Good pattern: Create all nodes in one explicit transaction (commit), then create relationships in a separate explicit transaction:
# Transaction 1: Create nodes
with session.begin_transaction() as tx:
for query in node_queries:
tx.run(query)
# Auto-commits on exit
# Transaction 2: Create relationships (nodes now visible)
with session.begin_transaction() as tx:
for query in relationship_queries:
tx.run(query)
# Auto-commits on exit
6. MCP Memory Server vs Neo4j Cypher Server
Problem: The MCP Memory server (@modelcontextprotocol/server-memory) and Neo4j Cypher MCP server can both connect to the same Neo4j instance, but they use completely different data models.

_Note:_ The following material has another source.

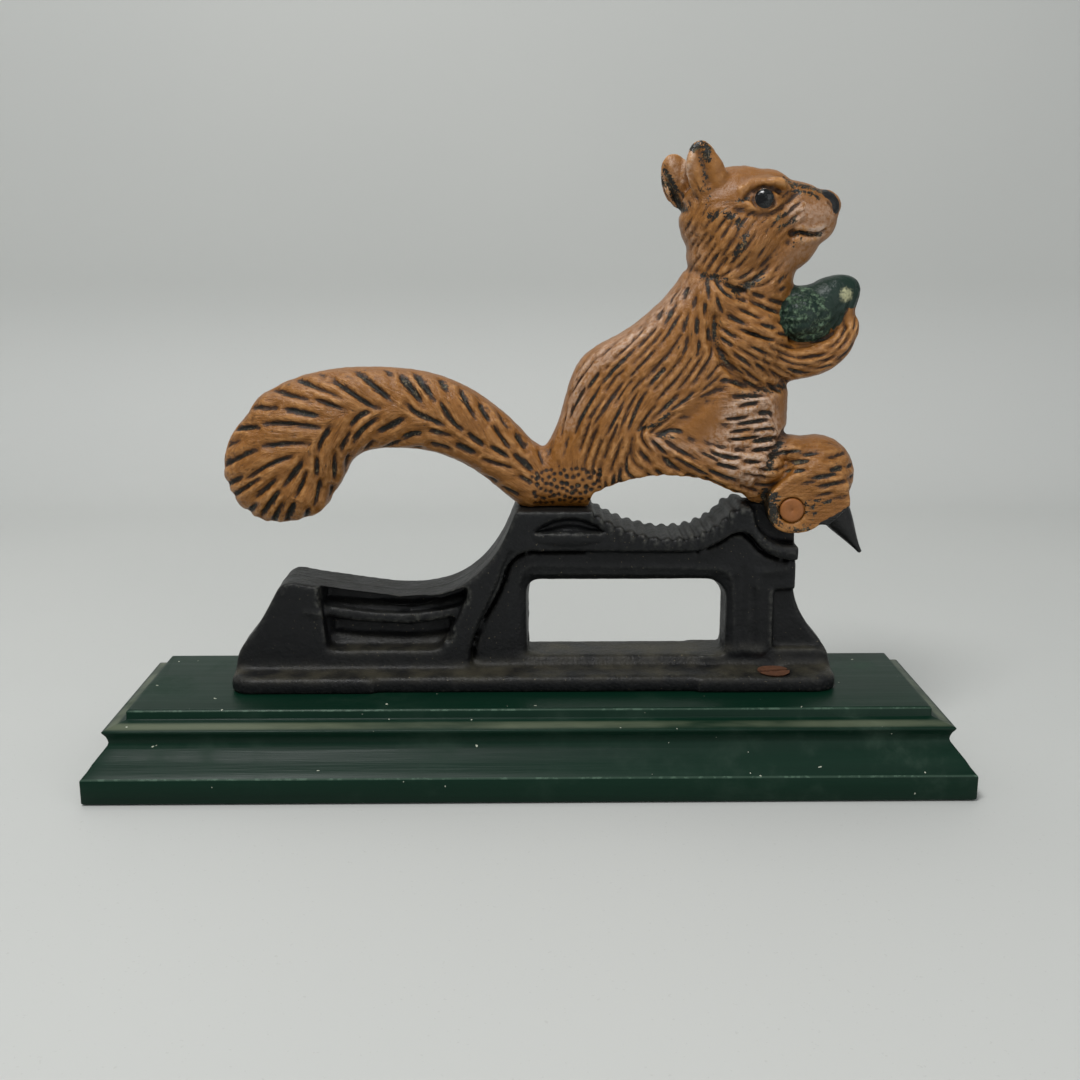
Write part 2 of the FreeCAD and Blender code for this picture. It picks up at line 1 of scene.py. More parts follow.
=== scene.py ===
import bmesh
import bpy
import math
import numpy as np
from mathutils import Matrix, Vector, noise
from mathutils.kdtree import KDTree


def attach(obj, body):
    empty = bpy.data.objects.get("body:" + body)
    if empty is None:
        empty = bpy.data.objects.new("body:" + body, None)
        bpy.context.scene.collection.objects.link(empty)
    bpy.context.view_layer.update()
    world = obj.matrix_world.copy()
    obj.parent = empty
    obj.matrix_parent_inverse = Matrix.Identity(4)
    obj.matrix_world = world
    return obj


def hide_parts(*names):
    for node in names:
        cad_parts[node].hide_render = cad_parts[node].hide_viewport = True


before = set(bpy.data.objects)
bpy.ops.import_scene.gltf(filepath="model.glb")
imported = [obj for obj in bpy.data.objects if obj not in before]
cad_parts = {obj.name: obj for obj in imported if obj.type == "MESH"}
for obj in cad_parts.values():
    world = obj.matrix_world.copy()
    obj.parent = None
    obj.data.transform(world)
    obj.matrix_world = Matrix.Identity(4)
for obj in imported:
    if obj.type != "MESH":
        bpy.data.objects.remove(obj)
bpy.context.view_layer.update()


# Where the press stands: a pale painted table that sweeps up into the wall
# behind it, seen from in front and a little above, in soft light from the
# upper left.
class Value:
    """A node's output; arithmetic on it adds Math nodes."""

    def __init__(self, finish, socket):
        self.finish = finish
        self.socket = socket

    def math(self, operation, *values):
        return self.finish.node("ShaderNodeMath", {"operation": operation}, dict(enumerate(values)))

    def __add__(self, other):
        return self.math("ADD", self, other)

    def __sub__(self, other):
        return self.math("SUBTRACT", self, other)

    def __rsub__(self, other):
        return self.math("SUBTRACT", other, self)

    def __mul__(self, other):
        return self.math("MULTIPLY", self, other)

    def __truediv__(self, other):
        return self.math("DIVIDE", self, other)

    __radd__ = __add__
    __rmul__ = __mul__

    def step(self, low, high):
        """0 below low, 1 above high, smooth between; low may be the larger."""
        return self.finish.node("ShaderNodeMapRange", {"interpolation_type": "SMOOTHSTEP"},
                                {"Value": self, "From Min": low, "From Max": high})


class Finish:
    """A surface finish built from shader nodes over the piece's own coordinates."""

    def __init__(self, name):
        self.material = bpy.data.materials.new(name)
        self.material.use_nodes = True
        self.tree = self.material.node_tree
        self.shader = self.tree.nodes["Principled BSDF"]
        self.place = self.node("ShaderNodeTexCoord", {}, {}, "Object")

    def feed(self, made, inputs):
        for name, value in inputs.items():
            if isinstance(value, Value):
                self.tree.links.new(value.socket, made.inputs[name])
            else:
                made.inputs[name].default_value = value

    def node(self, kind, settings, inputs, output=0):
        made = self.tree.nodes.new(kind)
        for name, value in settings.items():
            setattr(made, name, value)
        self.feed(made, inputs)
        return Value(self, made.outputs[output])

    def grain(self, scale, detail=3.0, rough=0.5, stretch=(1, 1, 1)):
        """Noise from 0 to 1 with features about one over scale metres across."""
        at = self.node("ShaderNodeMapping", {}, {"Vector": self.place, "Scale": stretch})
        return self.node("ShaderNodeTexNoise", {}, {"Vector": at, "Scale": scale, "Detail": detail,
                                                    "Roughness": rough}, "Fac")

    def carried(self, name):
        """A value that the piece's own mesh carries at its points."""
        return self.node("ShaderNodeAttribute", {"attribute_name": name}, {}, "Fac")

    def across(self):
        """The piece's own x and z at the shaded point, in millimetres."""
        apart = self.node("ShaderNodeSeparateXYZ", {}, {"Vector": self.place}, "X")
        return apart * 1000.0, Value(self, apart.socket.node.outputs["Z"]) * 1000.0

    def mix(self, share, first, second):
        return self.node("ShaderNodeMix", {"data_type": "RGBA"}, {0: share, 6: first, 7: second}, 2)

    def relief(self, height, depth):
        """Normal for a height from 0 to 1, depth metres high."""
        return self.node("ShaderNodeBump", {}, {"Height": height, "Distance": depth}, "Normal")

    def surface(self, **inputs):
        self.feed(self.shader, {name.replace("_", " "): value for name, value in inputs.items()})


def paint(red, green, blue):
    """A colour as a screen shows it, 0 to 255, for a shader."""
    return tuple(((c / 255 + 0.055) / 1.055) ** 2.4 if c > 10 else c / 255 / 12.92
                 for c in (red, green, blue)) + (1.0,)


table_finish = Finish("pale_table")
table_cloud = table_finish.grain(3.0, 2.0)
table_fleck = table_finish.grain(900.0, 1.0).step(0.72, 0.76)
table_pale = table_finish.mix(table_cloud, paint(184, 186, 183), paint(194, 195, 191))
table_finish.surface(Base_Color=table_finish.mix(table_fleck * 0.12, table_pale, paint(120, 116, 108)),
                     Roughness=0.62)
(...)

| Memory Server | Cypher Server | |
|---|---|---|
| Schema | Fixed: name, type, observations |
Your full custom schema |
| Node labels | Memory, reference |
Your 74 defined types |
| Relationships | Simple string pairs | Rich typed relationships |
| Query language | API calls (search_nodes) |
Full Cypher |
Resolution: If you have a custom Neo4j schema, use only the Cypher MCP server. Remove the Memory server to prevent it from polluting your graph with its own primitive node types.
Dependencies
pip install neo4j
All three scripts require the neo4j Python package. APOC is optional but recommended (the init script's test suite checks for it).
Version History
| Date | Change |
|---|---|
| 2025-01-07 | Initial neo4j-schema-init.py |
| 2026-02-17 | Added neo4j-reset.py and neo4j-validate.py |
| 2026-02-17 | Fixed init script: explicit transactions, correct MERGE clause ordering |